It happened to me twice in the last couple of years.
Two people I bitterly broke up with reached out on Facebook, filling me with a large mixed salad of weird feelings.
My immediate response was being surprised and actually flattered that, after such vitriol was thrown my way, they clearly still kinda like me and want to reestablish some kind of relationship, even if just as friends.
But quickly enough I stopped myself from falling into the mushy pit of cheap sentiment and thought, “Don’t bite!
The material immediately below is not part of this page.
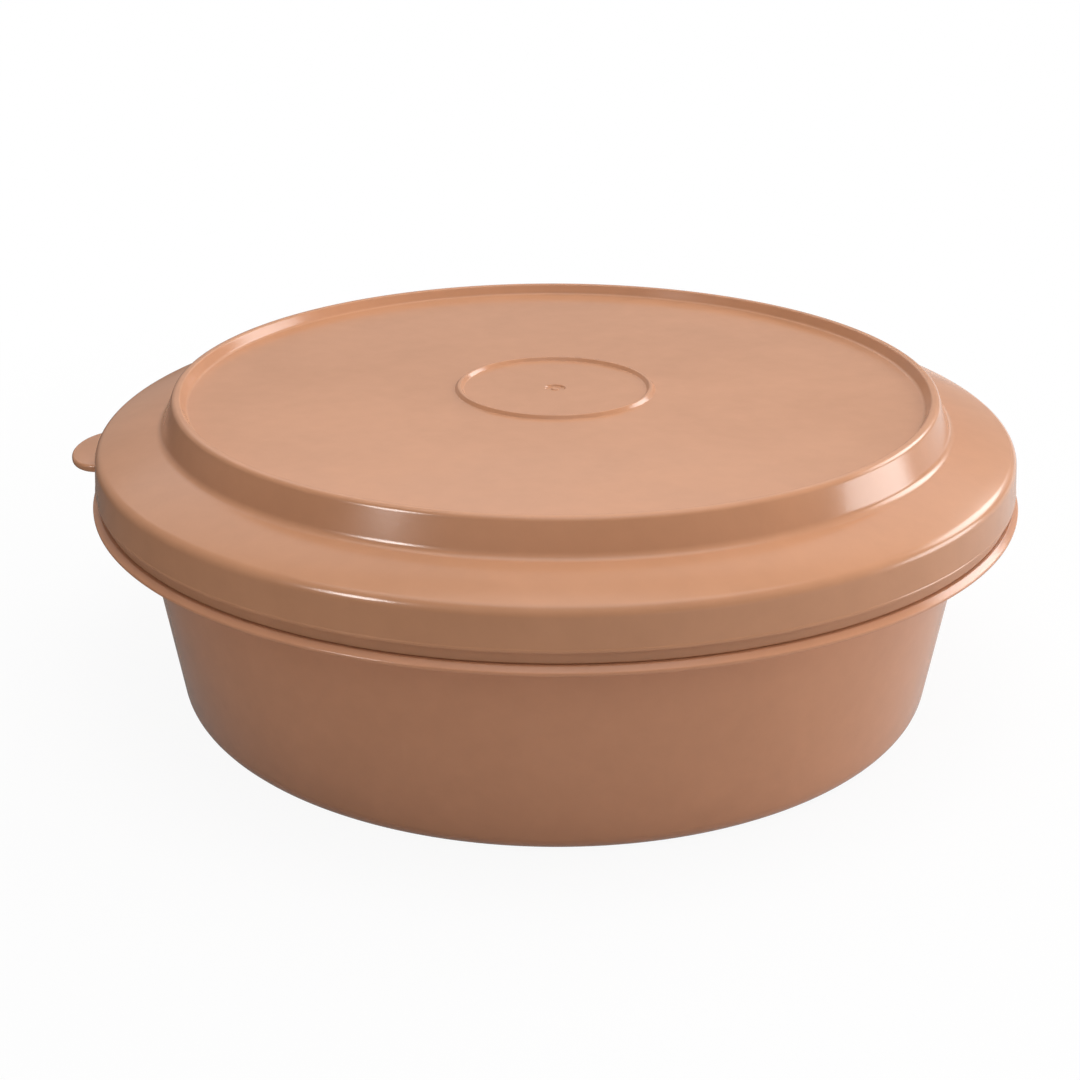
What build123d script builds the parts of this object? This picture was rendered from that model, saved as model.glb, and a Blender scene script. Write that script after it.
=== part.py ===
from build123d import *
from math import hypot
import os

# Round tortilla warmer: a moulded bowl with a stepped rim, and a lid that lifts off it.
# The origin is on the axis, on the surface that the bowl stands on. Both pieces are
# sections turned about the axis, drawn as (radius, height) in the upright plane.

# Everything across is measured from the lid's lip
lip_radius = 116.5

# Bowl
flange_overhang = 0.9  # the flange reaches this far beyond the lip
flange_reach = 11.4  # from the bowl's wall to the flange's edge
flange_thickness = 1.8
flange_bevel = 0.8
neck_height = 53.7  # underside of the flange
wall_lean = 8.0  # the wall is this much further in at the table
bowl_wall = 2.0
bowl_floor = 2.2
base_round = 5.0
floor_bevel = 2.0  # where the floor meets the wall inside
foot_width = 4.0  # ring that the bowl stands on
foot_recess = 0.8  # the base inside the foot is set up by this much

collar_height = 11.0  # above the flange
collar_thickness = 1.8
collar_bevel = 0.6  # leads the lid onto the collar

# Lid, with its heights measured up from the underside of its lip
lip_height = 3.0  # from the flange to the lip
lip_edge = 0.9
lip_flare = 0.5
flare_height = 2.6
lower_skirt_inset = 0.8  # the skirt below the lip is set in by this much
skirt_lean = 0.8
shoulder_height = 9.6
shoulder_width = 15.9
shoulder_bulge = 0.4
shoulder_bevel = 1.7
plateau_foot_height = 13.6
slope_lean = 3.1
crest_height = 21.3
crest_width = 1.9
crest_bevel = 0.5
disc_depth = 2.7  # the top disc is sunk below the crest
disc_lean = 1.4  # how far the crest's inner side leans in
disc_thickness = 2.0
lid_wall = 1.8
lid_clearance = 0.3  # between the lid's skirt and the bowl's collar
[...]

You’ll surely just get trapped in the same dynamic that led to the screaming breakups!”
One of the guys was always a supremely passive-aggressive being who couldn’t communicate, rarely remembered what he’d said before (because he smoked pot), and usually pretended to be happy go lucky while he masked rage and animosity.
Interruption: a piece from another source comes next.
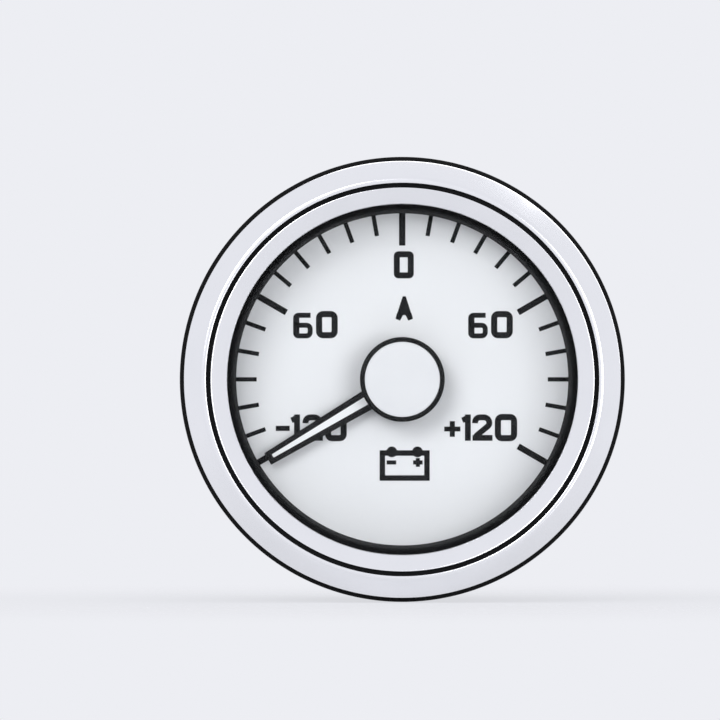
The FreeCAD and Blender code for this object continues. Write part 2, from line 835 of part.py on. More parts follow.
def main():
    """Builds every piece and writes one file for each."""
    os.makedirs("parts", exist_ok=True)
    pieces = {
        "bezel": make_bezel(),
        "panel_seal": make_panel_seal(),
        "lens": make_lens(),
        "lens_gasket": tube(insert_r + slide_in, lens_r, gasket_front, flange_front),
        "dial_ring": make_dial_ring(),
        "dial": make_dial(),
        "scale_marks": make_scale_marks(),
        "pointer": make_pointer(),
        "pointer_inlay": make_pointer_inlay(),
        "hub_cap": make_hub_cap(),
        "cap_disc": make_cap_disc(),
        "pointer_hub": make_pointer_hub(),
        "spindle": make_spindle(),
        "rotor_magnet": make_rotor_magnet(),
        "bobbin_front": make_bobbin_front(),
        "bobbin_rear": make_bobbin_rear(),
        "bobbin_pins": make_bobbin_pins(),
        "coil_inner": make_coil_inner(),
        "coil_outer": make_coil_outer(),
        "movement_shield": make_movement_shield(),
        "return_magnet": make_return_magnet(),
        "light_carrier": make_light_carrier(),
        "circuit_board": make_circuit_board(),
        "driver_chip": make_driver_chip(),
        "resistors": make_resistors(),
        "capacitor": make_capacitor(),
        "case": make_case(),
        "terminal_studs": both_sides(make_terminal_stud),
        "terminal_washers": both_sides(make_terminal_washer),
        "terminal_nuts": both_sides(make_terminal_nut),
        "blade_terminals": both_sides(make_blade_terminal),
        "lamp_holder": make_lamp_holder(),
        "lamp_bulb": make_lamp_bulb(),
        "clamp_studs": both_sides(clamp_stud_bar),
        "clamp_bracket": make_clamp_bracket(),
        "clamp_washers": both_sides(make_clamp_washer),
        "thumb_nut_left": make_thumb_nut(-1),
        "thumb_nut_right": make_thumb_nut(1),
    }
    for name, shape in pieces.items():
        if not shape.isValid():
            raise ValueError(name + " isn't a valid solid")
        shape.exportStep("parts/" + name + ".step")
        print(name, len(shape.Solids), round(shape.Volume, 2))


main()
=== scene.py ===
# A round centre-zero panel ammeter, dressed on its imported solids. Lengths are millimetres in the dictionaries
# of pieces and finishes, and metres in those of floor, lamps and camera. A function's v is such a dictionary.
import bmesh
import bpy
import math
import numpy as np
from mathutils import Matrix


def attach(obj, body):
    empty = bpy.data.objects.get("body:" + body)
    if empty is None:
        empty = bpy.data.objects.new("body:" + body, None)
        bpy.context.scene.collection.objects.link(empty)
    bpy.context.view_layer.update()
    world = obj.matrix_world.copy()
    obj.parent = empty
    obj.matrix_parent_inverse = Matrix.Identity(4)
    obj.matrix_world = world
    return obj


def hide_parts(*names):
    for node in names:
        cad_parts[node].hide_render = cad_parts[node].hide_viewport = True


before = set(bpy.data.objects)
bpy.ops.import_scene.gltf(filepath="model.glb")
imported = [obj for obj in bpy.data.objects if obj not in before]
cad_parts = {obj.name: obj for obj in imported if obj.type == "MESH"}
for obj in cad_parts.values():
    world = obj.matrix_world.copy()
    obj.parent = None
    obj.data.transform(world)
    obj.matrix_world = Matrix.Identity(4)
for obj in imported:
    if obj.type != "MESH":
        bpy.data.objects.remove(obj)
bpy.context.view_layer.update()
print("frame loaded,", len(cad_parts), "nodes")

# Tools for colours, shader nodes and meshes

metresPerMm = 0.001


# Undoes the curve of an sRGB hex value in each channel: a straight part near black, a power of 2.4 above it.
def toLinear(hexValue):
    channels = np.array([int(hexValue[i:i + 2], 16) for i in (1, 3, 5)]) / 255
    linear = np.where(channels <= 0.04045, channels / 12.92, ((channels + 0.055) / 1.055) ** 2.4)
    return (*linear.tolist(), 1.0)


# Adds one node. Settings go to the input with that name or number, or else to the node itself, and links join
# sockets. The node's own settings come first, because they can change its inputs.
def addNode(tree, kind, settings=None, links=None):
    node = tree.nodes.new(kind)
    for key, value in (settings or {}).items():
        if not isinstance(key, int) and key not in node.inputs:
            setattr(node, key, value)
    for key, value in (settings or {}).items():
        if isinstance(key, int) or key in node.inputs:
            node.inputs[key].default_value = value
    for key, socket in (links or {}).items():
        tree.links.new(socket, node.inputs[key])
    return node


# An empty material with its node tree and its output.
def blankMaterial(name):
    material = bpy.data.materials.new(name)
    material.use_nodes = True
    material.node_tree.nodes.clear()
    output = addNode(material.node_tree, "ShaderNodeOutputMaterial")
    return material, material.node_tree, output


# A noise of this feature size has this scale, because Object coordinates are in metres.
def perSize(sizeMm):
    return 1 / (sizeMm * metresPerMm)


# A path through corners (a, b, rounding). Each rounded corner becomes an arc that touches both its runs: with
# half the angle between them, the arc's centre lies rounding / sine from the corner and its ends rounding /
# tangent along the runs, and the points between turn evenly from one end to the other.
def roundedPath(corners, closed, steps=7):
    points = np.array([corner[:2] for corner in corners], float)
    stretches = []
    for i, (a, b, rounding) in enumerate(corners):
        isEnd = not closed and i in (0, len(corners) - 1)
        if rounding <= 0 or isEnd:
            stretches.append(points[i:i + 1])
            continue
        toLast = points[i - 1] - points[i]
        toNext = points[(i + 1) % len(points)] - points[i]
        toLast = toLast / np.linalg.norm(toLast)
        toNext = toNext / np.linalg.norm(toNext)
        half = math.acos(np.clip(toLast @ toNext, -1, 1)) / 2
        middle = (toLast + toNext) / np.linalg.norm(toLast + toNext)
        centre = points[i] + middle * rounding / math.sin(half)
        first = points[i] + toLast * rounding / math.tan(half) - centre
        last = points[i] + toNext * rounding / math.tan(half) - centre
        sweep = math.pi - 2 * half
        share = np.linspace(0, 1, steps)[:, None]
        turned = first * np.sin((1 - share) * sweep) + last * np.sin(share * sweep)
        stretches.append(centre + turned / math.sin(sweep))
    return np.vstack(stretches)


# Faces of a grid of points: each point with its next neighbours both ways, which may close on themselves.
def gridFaces(rows, columns, closeRows, closeColumns):
    index = np.arange(rows * columns).reshape(rows, columns)
    if closeRows:
        index = np.vstack([index, index[:1]])
    if closeColumns:
        index = np.hstack([index, index[:, :1]])
    return np.stack([index[:-1, :-1], index[:-1, 1:], index[1:, 1:], index[1:, :-1]], -1).reshape(-1, 4)


# Turns all faces round if the volume that they enclose comes out negative.
def facingOut(points, faces):
    corners = (points - points.mean(0))[faces]
    volume = 0.0
    for i in range(1, faces.shape[1] - 1):
        volume += np.einsum("ij,ij->i", corners[:, 0], np.cross(corners[:, i], corners[:, i + 1])).sum()
    return faces if volume > 0 else faces[:, ::-1]


# Profile (radius, place along the axis) turned about the line through centre: x and z are the radius times
# cosine and sine of the angle. Six segments give a hexagon. An open profile starts and ends on the axis.
def turnedShape(profile, segments, centre=(0, 0), closed=True, firstDeg=0.0):
    angle = math.radians(firstDeg) + np.arange(segments) * 2 * math.pi / segments
    radius = profile[:, 0][:, None]
    x = centre[0] + radius * np.cos(angle)
    y = profile[:, 1][:, None] + 0 * x
    z = centre[1] + radius * np.sin(angle)
    points = np.stack([x, y, z], -1).reshape(-1, 3)
    return points, facingOut(points, gridFaces(len(profile), segments, closed, True))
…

I didn’t answer his Facebook message at all, especially since it involved him saying something I didn’t believe like “Wishing you all the best!” I didn’t buy it and didn’t want to buy into it, nor did I want to encourage him still obsessing on me after all these years.
The other guy had similar problems, but I felt more fondly about him, so I did answer his Facebook message. But I kept it kind of terse–stuff like “I’m doing fine. You?”–rather than stoke the coals and give him expectations of a patchup.
God, I’m such a wicked temptress. But hey, maybe I’ll give them a break and at least “friend” them.